A former Livermore Lab security officer who was fired in August testified this week in support of proposed state legislation that would offer assistance to whistleblowers.

Senate Bill 1452, introduced by state Sen. Martha Escutia, D-Montebello, would provide a “Whistleblower Hotline” within the office of the Attorney General to receive reports on employers’ violations of state or federal rules and regulations.

Mathew Zipoli, vice president of the Livermore Lab Security Police Officers Association — a labor union representing about 140 security officers who guard the nuclear weapons facility — said in Tuesday testimony that he supports added protection for whistleblowers.
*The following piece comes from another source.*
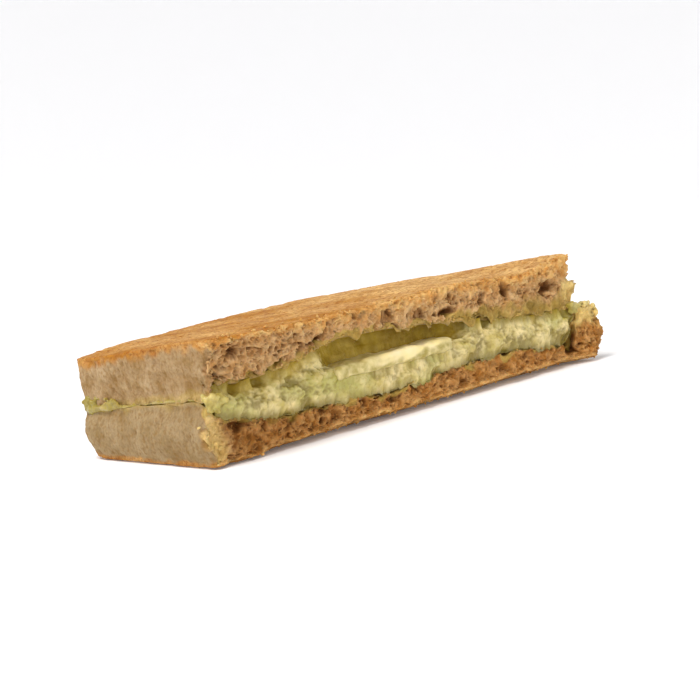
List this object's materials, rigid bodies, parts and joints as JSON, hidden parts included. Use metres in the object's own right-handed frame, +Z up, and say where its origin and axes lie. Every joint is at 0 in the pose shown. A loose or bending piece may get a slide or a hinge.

“The public will be better protected by protecting those who are willing to come forward with information about their employers’ dangerous and unethical practices,” he said.

Lab officials have said that Zipoli and Charles Quinones, president of the lab officers’ labor group, were fired in August for organizing a labor action.

But both officers have said they believe that the terminations may be in retaliation for reporting safety and security issues to federal officials. They initiated lawsuits against lab managers in January.

“We feel the best thing we can do is help others (to avoid) the same turmoil that we did,” Zipoli said Wednesday.

“Whistleblowers are your first line of defense against disaster and corruption within the workplace — you need people to come forward.” He actively supports proposed federal whistleblower legislation.

Zipoli said he is worried that his termination at the lab is affecting his plans to continue a career in law enforcement.

In addition to establishing a hotline for whistleblower reports, the state Senate bill would protect employees who report a violation of a state or federal rule or refuse to participate in any unlawful activity.

The proposed bill also would add civil penalties for violations of whistleblower laws.

In an analysis of the proposed legislation, the California Chamber of Commerce opposed the bill, because it appears to violate the Fifth Amendment by making it a crime for business officials not to notify the state Attorney General about actions of financial fraud “that their company has taken or will take.”

But the Foundation for Taxpayer and Consumer Rights, the sponsor of the bill, argued in favor. “(The bill) would protect whistleblowers from retaliation and hold executives accountable for financial fraud.”